Dealing with Variability
Every process varies due to random chance or external factors like market demand. Identifying these variations is crucial because they can disrupt the smooth flow of your operations. Strategies to deal with variations include maintaining buffer stock or adopting flexible staffing solutions.
Four Sources of Variation in Business Process
- Variety of Goods or Services: The more diverse your offerings, the more complex the processes become.
- Structural Variation in Demand: Seasonal fluctuations and market trends affect demand and must be planned for.
- Random Variation: Some variability is natural and can’t be predicted or controlled.
- Assignable Variation: These are variations you can control. Identifying and fixing these can lead to immediate improvements.
Given the volatile nature of today’s business environment, having risk management strategies in place is essential. This could include contingency planning, insurance, or even a dedicated risk management team, depending on the size and scope of your business.
Global and Sustainable Considerations
Even small businesses often find themselves part of a global supply chain. Understanding how international factors can impact your business is vital. Sustainability is another growing concern, with many businesses opting for green practices for ethical reasons and for attracting eco-conscious consumers.
Business Process Management (BPM) Example: Streamlining Order Fulfillment in a Small Online Retail Business
Let’s consider a small online retail business that sells handmade crafts. The business has been growing, but the owner notices that customers often complain about slow shipping times and, occasionally, incorrect orders.
The owner decides to employ Business Process Management (BPM) techniques to address these issues.

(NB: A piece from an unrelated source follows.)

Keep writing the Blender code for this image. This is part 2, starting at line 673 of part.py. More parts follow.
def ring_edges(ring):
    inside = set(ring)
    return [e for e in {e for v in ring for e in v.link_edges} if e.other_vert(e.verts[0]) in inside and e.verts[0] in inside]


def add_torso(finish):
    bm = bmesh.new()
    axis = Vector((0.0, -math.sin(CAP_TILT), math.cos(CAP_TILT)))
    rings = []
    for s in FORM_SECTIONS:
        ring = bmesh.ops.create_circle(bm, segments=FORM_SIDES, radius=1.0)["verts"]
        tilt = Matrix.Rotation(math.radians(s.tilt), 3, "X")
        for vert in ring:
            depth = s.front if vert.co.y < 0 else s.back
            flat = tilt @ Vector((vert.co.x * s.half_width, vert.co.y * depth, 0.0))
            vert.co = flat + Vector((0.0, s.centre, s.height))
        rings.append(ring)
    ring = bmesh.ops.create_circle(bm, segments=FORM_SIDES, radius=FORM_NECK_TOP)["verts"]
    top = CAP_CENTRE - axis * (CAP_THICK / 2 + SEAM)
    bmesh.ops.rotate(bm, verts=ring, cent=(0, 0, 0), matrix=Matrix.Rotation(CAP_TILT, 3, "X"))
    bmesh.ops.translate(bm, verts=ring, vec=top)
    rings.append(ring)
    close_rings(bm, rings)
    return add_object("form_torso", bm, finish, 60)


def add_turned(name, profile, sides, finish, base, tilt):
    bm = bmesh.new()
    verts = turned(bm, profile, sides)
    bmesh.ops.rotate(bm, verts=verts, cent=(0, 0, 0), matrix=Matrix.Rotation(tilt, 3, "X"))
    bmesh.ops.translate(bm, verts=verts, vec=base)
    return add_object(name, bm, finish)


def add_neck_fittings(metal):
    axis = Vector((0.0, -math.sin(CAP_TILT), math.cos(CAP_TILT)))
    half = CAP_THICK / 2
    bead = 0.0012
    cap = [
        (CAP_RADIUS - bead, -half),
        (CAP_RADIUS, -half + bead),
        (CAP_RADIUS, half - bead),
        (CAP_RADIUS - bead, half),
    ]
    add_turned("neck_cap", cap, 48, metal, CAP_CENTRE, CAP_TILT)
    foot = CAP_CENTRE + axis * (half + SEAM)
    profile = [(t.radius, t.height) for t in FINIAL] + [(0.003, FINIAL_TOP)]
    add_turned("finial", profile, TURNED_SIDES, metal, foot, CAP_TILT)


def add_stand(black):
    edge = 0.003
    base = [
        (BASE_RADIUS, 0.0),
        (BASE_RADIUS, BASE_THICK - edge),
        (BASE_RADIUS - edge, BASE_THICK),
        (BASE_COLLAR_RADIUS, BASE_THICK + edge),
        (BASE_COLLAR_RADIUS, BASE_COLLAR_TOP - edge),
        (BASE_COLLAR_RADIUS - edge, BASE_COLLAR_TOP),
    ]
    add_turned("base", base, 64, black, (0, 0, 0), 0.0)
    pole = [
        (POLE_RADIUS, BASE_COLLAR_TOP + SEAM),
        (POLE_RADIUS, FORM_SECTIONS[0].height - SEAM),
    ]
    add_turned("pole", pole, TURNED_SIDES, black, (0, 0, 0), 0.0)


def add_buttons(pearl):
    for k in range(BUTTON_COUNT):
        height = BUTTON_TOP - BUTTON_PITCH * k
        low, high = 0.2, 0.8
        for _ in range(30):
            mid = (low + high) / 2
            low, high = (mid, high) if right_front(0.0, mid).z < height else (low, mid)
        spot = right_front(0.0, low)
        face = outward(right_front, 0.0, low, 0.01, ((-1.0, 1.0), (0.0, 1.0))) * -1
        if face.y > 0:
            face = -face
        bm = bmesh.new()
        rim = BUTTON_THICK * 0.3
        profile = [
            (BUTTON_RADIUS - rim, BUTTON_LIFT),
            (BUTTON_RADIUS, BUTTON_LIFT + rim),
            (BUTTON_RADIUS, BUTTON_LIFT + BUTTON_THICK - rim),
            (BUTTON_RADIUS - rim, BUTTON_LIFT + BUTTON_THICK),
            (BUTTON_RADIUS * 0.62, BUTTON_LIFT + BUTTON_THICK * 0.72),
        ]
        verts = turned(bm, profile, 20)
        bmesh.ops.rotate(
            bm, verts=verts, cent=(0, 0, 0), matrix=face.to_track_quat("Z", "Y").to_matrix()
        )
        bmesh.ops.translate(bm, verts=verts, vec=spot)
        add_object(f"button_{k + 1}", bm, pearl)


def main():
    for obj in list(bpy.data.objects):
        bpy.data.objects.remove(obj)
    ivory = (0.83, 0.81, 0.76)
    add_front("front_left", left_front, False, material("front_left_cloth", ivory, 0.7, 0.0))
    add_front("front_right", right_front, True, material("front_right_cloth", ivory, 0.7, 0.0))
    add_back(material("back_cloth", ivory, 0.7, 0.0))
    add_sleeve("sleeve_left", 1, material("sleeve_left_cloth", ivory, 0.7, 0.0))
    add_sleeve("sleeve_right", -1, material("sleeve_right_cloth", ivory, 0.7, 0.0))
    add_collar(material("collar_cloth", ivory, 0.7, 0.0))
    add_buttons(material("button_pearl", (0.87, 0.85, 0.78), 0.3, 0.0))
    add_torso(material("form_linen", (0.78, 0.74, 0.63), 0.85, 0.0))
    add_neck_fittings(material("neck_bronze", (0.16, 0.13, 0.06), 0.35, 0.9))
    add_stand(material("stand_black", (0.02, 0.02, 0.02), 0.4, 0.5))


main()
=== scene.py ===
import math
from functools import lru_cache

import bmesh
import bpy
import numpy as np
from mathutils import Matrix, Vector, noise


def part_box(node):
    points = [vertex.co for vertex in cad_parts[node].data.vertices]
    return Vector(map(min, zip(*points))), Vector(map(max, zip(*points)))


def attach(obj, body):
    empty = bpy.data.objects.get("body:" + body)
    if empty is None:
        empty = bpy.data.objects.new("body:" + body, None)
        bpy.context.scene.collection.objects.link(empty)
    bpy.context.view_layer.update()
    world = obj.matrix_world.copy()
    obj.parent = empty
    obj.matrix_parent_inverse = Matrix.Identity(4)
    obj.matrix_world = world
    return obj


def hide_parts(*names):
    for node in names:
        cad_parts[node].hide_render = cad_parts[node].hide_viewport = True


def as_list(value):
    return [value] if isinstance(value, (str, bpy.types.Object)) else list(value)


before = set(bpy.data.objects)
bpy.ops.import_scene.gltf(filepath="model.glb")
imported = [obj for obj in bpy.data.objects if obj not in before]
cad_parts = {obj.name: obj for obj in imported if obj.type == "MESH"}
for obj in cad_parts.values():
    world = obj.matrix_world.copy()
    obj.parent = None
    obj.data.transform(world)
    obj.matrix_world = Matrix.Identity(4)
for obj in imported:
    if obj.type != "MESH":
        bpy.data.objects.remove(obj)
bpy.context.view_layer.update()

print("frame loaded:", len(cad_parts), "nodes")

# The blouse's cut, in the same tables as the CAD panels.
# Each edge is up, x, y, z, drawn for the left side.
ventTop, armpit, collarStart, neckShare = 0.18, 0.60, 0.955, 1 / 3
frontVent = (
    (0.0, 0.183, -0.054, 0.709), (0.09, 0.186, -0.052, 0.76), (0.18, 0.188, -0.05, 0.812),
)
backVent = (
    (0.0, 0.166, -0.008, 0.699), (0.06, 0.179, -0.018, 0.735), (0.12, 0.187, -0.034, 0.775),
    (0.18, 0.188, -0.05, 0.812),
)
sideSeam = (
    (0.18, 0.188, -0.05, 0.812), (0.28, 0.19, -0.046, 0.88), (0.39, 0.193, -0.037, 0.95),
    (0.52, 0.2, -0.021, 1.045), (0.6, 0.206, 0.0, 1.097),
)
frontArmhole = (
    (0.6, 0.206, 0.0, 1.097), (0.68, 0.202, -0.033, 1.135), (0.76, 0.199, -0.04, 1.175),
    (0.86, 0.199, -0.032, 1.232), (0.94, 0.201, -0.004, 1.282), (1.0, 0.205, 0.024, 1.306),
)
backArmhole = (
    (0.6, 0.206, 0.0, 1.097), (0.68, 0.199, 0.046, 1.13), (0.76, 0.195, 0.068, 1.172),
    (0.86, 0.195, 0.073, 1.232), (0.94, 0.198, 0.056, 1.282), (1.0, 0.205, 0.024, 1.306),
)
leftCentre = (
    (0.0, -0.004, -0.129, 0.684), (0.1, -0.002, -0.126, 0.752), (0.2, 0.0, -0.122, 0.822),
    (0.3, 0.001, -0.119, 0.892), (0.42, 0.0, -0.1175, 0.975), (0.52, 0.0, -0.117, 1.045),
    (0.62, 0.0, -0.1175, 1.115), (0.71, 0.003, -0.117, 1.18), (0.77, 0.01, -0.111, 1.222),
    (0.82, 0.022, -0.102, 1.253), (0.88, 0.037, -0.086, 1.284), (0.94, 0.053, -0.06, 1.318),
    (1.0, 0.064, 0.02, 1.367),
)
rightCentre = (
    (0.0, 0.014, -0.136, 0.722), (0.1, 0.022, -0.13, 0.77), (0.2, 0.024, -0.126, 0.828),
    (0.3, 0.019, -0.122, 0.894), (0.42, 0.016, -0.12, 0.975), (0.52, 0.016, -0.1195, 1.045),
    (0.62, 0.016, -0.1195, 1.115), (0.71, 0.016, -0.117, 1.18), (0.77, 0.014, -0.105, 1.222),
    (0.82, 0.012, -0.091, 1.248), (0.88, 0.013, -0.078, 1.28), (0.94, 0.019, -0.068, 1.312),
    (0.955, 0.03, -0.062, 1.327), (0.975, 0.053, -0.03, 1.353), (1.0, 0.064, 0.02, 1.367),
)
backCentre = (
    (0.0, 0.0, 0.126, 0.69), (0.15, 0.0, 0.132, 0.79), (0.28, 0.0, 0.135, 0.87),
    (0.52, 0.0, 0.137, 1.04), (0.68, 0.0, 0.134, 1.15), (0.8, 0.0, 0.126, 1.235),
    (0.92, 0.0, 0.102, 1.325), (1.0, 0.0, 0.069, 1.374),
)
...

Step 1: Identify and Map the Process
The owner begins by identifying the order fulfillment process, which consists of several steps: receiving the order, picking items from inventory, packing, shipping, and sending a confirmation email to the customer. These steps involve various departments, including Sales, Inventory Management, Packing, and Customer Service.
Step 2: Establish Metrics
The owner decides to measure:
- Throughput: The number of orders processed per hour
- Lead Time: Time taken from receiving an order to shipping it
- Utilization Rate: Percentage of working hours in which employees are productive
Step 3: Analyze and Identify Bottlenecks
After gathering data, the owner identifies that the Packing stage is the bottleneck. The metrics reveal that packing takes twice as long as any other stage in the process.

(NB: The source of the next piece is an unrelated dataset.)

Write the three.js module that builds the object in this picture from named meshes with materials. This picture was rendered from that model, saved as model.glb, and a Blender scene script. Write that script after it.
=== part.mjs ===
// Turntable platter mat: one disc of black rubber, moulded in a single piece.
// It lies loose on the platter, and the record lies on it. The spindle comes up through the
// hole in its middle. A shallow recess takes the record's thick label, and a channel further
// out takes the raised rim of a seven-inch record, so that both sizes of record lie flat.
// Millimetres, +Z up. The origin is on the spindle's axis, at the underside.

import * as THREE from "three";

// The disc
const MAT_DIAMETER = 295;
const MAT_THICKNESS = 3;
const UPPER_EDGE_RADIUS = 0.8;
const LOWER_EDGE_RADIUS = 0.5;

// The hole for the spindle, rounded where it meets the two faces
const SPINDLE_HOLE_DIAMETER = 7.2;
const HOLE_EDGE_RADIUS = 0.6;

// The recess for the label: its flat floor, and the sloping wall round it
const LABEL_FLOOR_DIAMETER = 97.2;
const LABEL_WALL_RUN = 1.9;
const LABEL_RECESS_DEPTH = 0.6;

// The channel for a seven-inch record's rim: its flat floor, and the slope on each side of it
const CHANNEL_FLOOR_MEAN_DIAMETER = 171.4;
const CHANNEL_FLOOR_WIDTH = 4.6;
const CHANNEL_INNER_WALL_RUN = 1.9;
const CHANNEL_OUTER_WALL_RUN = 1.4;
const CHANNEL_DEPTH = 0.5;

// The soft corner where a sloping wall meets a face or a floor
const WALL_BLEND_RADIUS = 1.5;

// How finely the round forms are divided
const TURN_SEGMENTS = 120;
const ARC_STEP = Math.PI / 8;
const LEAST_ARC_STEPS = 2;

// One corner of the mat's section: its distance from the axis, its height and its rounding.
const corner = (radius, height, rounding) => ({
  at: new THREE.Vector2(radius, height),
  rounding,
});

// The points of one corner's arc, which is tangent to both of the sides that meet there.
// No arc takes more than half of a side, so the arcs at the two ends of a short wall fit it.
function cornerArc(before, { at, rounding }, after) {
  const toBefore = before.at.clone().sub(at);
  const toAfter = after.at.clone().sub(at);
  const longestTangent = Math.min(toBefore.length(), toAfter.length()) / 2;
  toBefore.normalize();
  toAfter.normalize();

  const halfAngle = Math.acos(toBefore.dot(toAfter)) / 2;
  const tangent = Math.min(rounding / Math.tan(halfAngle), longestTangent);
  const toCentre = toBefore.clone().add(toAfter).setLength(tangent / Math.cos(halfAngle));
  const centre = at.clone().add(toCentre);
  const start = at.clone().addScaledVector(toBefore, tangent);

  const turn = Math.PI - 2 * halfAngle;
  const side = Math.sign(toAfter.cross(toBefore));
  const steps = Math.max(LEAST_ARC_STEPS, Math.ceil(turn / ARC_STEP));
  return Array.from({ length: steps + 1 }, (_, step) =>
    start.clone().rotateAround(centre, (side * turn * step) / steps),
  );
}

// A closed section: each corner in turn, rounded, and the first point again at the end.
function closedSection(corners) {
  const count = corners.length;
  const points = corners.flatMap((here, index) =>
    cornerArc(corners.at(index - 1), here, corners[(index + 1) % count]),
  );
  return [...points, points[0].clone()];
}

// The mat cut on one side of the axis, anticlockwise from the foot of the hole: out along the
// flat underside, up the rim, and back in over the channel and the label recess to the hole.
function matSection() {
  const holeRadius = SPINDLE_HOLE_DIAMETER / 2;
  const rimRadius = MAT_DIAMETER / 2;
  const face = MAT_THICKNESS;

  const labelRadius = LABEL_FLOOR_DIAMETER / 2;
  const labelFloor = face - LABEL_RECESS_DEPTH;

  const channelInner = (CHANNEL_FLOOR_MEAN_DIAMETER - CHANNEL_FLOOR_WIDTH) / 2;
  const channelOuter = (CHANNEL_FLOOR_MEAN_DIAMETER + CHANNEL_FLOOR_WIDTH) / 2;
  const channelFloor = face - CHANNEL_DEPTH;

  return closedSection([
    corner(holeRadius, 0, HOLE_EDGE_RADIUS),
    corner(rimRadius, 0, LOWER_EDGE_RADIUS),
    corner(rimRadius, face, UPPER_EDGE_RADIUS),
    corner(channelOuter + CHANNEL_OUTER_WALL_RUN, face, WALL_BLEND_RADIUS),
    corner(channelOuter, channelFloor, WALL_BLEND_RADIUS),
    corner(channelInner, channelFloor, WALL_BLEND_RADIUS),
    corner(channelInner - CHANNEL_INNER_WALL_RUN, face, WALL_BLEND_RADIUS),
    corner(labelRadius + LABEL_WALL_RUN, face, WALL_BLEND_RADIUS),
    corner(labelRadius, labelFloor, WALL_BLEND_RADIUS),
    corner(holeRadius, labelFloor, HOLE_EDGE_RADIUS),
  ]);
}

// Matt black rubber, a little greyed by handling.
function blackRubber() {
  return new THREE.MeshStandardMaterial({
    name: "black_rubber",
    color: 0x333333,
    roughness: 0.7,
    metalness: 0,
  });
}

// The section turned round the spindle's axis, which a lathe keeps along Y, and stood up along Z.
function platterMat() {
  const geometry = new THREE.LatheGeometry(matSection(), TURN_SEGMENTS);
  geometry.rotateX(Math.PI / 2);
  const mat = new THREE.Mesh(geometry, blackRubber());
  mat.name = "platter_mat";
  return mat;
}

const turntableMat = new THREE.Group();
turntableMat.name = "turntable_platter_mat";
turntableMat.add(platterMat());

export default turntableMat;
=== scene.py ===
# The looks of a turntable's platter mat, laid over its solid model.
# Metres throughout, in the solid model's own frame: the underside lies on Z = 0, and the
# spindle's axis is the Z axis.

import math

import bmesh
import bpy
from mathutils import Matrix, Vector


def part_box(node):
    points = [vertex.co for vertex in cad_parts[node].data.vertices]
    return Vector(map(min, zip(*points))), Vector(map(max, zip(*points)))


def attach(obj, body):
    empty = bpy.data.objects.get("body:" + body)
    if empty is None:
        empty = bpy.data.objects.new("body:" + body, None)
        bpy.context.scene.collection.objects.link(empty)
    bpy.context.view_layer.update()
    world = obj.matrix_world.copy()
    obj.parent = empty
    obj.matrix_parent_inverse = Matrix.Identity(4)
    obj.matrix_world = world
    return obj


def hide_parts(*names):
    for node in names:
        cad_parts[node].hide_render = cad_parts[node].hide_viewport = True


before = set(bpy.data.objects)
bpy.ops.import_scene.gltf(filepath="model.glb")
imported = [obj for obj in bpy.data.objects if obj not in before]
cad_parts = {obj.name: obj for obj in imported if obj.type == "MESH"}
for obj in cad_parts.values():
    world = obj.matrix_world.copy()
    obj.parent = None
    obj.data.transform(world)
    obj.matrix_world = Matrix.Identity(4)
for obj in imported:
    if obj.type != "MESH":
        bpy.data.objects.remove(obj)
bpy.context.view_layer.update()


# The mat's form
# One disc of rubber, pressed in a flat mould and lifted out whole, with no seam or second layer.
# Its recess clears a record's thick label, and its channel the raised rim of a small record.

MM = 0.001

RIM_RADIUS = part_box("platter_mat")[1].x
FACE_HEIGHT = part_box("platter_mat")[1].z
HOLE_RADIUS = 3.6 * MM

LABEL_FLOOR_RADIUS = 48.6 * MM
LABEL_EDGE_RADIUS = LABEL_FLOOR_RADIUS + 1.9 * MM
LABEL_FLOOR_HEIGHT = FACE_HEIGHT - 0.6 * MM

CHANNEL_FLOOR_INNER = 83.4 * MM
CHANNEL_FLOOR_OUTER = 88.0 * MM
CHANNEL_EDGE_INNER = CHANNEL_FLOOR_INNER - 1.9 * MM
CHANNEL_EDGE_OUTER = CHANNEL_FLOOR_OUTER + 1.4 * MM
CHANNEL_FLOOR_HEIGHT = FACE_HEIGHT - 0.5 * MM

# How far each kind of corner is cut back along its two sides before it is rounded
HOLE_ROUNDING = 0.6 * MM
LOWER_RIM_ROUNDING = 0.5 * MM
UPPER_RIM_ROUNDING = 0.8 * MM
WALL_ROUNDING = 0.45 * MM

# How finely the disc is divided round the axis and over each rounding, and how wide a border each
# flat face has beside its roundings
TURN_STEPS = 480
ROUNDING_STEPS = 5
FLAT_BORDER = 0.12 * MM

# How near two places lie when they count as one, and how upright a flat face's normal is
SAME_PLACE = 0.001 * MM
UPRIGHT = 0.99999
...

Step 4: Implement Solutions
The owner finds that the Packing department is understaffed and often runs out of packing materials, leading to delays. To solve this, the owner:
- Hires an additional part-time staff member for the Packing department
- Sets up a system to regularly restock packing materials
- Invests in a barcode scanner to expedite the item-picking process and reduce errors
Step 5: Review Regulatory Constraints
The business ships products internationally, so the owner reviews customs and export regulations to ensure the process remains compliant.
Step 6: Deal with Variability
The owner establishes a buffer stock of fast-moving items to handle seasonal demand spikes and negotiates flexible working hours with part-time staff.

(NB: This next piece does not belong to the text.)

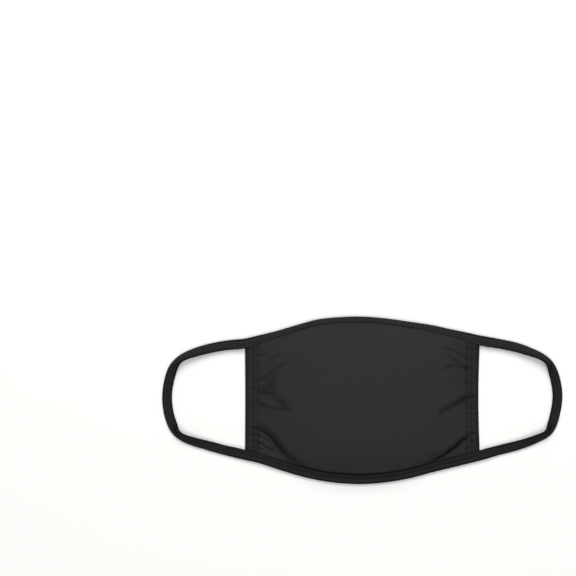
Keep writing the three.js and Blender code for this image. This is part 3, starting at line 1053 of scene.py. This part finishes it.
@dataclass
class SideHem:
    """A panel end turned under and stitched in two rows. Its face runs on from the panel's."""

    side: Side
    form: MaskForm
    finishes: Finishes
    stitch_places: tuple[float, float]
    width: float = 11.0
    thickness: float = 0.9
    edge_rows: int = 8
    dome_rows: int = 146
    face_columns: int = 29
    turn_room: float = 1.2
    foot_gap: float = 1.5
    foot_reach: float = 3.0
    tucked_rows: int = 3
    lowest: float = 1.0
    # Painted shade: rim_shade on the outer rim, which rolls away from the light, and dent_shade in dots along
    # the stitch rows' dents
    rim_shade: float = 0.38
    rim_reach: float = 2.4
    rim_drop: float = 0.55
    seam_drop: float = 0.35
    dent_shade: float = 0.45
    groove: float = 0.55
    puff: float = 0.22
    puff_away: float = 1.8
    under_height: float = 0.02

    def inwards(self) -> np.ndarray:
        """How far each column of the upper layer lies from the seam to the panel, outwards."""
        return np.linspace(0, self.width - self.turn_room, self.face_columns)

    def face(self) -> tuple[np.ndarray, np.ndarray]:
        """Lay the hem's upper layer.

        Returns:
            Its points, in columns from the seam outwards, and the painted shade of each.
        """
        places = self.form.panel_half - self.width + self.inwards()
        grid, shade = self.form.lattice(np.sort(self.side.value * places), self.edge_rows, self.dome_rows)
        if self.side is Side.LEFT:
            grid, shade = grid[::-1], shade[::-1]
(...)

Step 7: Monitor and Re-assess
After implementing these changes, the metrics show a 40% improvement in throughput and a 30% reduction in lead time. Customer complaints about shipping times and incorrect orders also decreased significantly.
Step 8: Continuous Improvement
The owner made it a routine to review the order fulfillment process quarterly, monitoring metrics and customer feedback for continual improvement.
This example demonstrates how a small business can utilize BPM to identify issues, implement solutions, and improve efficiency and customer satisfaction.
Conclusion: Business Process Management
Business Process Management is not a one-time project but an ongoing commitment. Regular audits, continuous monitoring, and a willingness to adapt are key to successful BPM. Implementing BPM in your small business might require an initial investment of time and resources.
However, the long-term benefits—greater efficiency, higher customer satisfaction, and increased profitability—make it worth undertaking.
Most frequent questions and answers
Business Process Management (BPM) is the systematic approach to analyzing, optimizing, and monitoring organizational workflows. In simpler terms, it involves mapping out existing processes, identifying areas for improvement or inefficiencies, and implementing changes to enhance productivity and effectiveness.
BPM aims to enable an organization to be more agile, efficient, and capable of delivering higher-quality products or services.
A Business Process Management tool, or BPM tool, is specialized software designed to facilitate the planning, execution, and analysis of business processes. These tools offer functionalities like workflow automation, data analytics, and process modeling.
By using a BPM tool, businesses can simplify the management of complex processes, enhance collaboration among team members, and monitor performance metrics in real time.
In Business Process Management, several key factors are essential for success:
- Identification: The starting point is to know and map out what processes exist.
- Analysis: Evaluate how well existing processes are performing using quantitative metrics.
- Optimization: Finding ways to improve processes, eliminate waste, or increase efficiency.
- Automation: Utilizing technology to automate repetitive tasks and reduce human error.
- Monitoring: Regularly reviewing process performance to ensure they meet expected outcomes.
- Adaptability: Processes should be flexible enough to adapt to changes in the business environment.
The five core business processes that many organizations should focus on include:
- Product Development and Management: This involves designing, creating, and updating products or services.
- Operations and Supply Chain Management: This focuses on a business’s procurement, manufacturing, and distribution aspects.
- Marketing and Sales: This includes processes related to attracting leads and converting them into actual clients.
- Customer Relationship Management: CRM entails managing interactions with existing customers to foster loyalty and encourage repeat business.
- Finance and Administration: This process involves the management of financial transactions, budgeting, and human resources.
A Business Process Management course is an educational program designed to teach individuals the principles, techniques, and tools for managing and improving operational processes in business. These courses often cover process mapping, workflow automation, data analytics, and performance metrics.
The best course aims to equip students with the skills needed to analyze, optimize, and maintain efficient business processes, whether they are part of a large corporation or a small business. Courses may be available in various formats, including online, in-person, and hybrid models, catering to different learning preferences.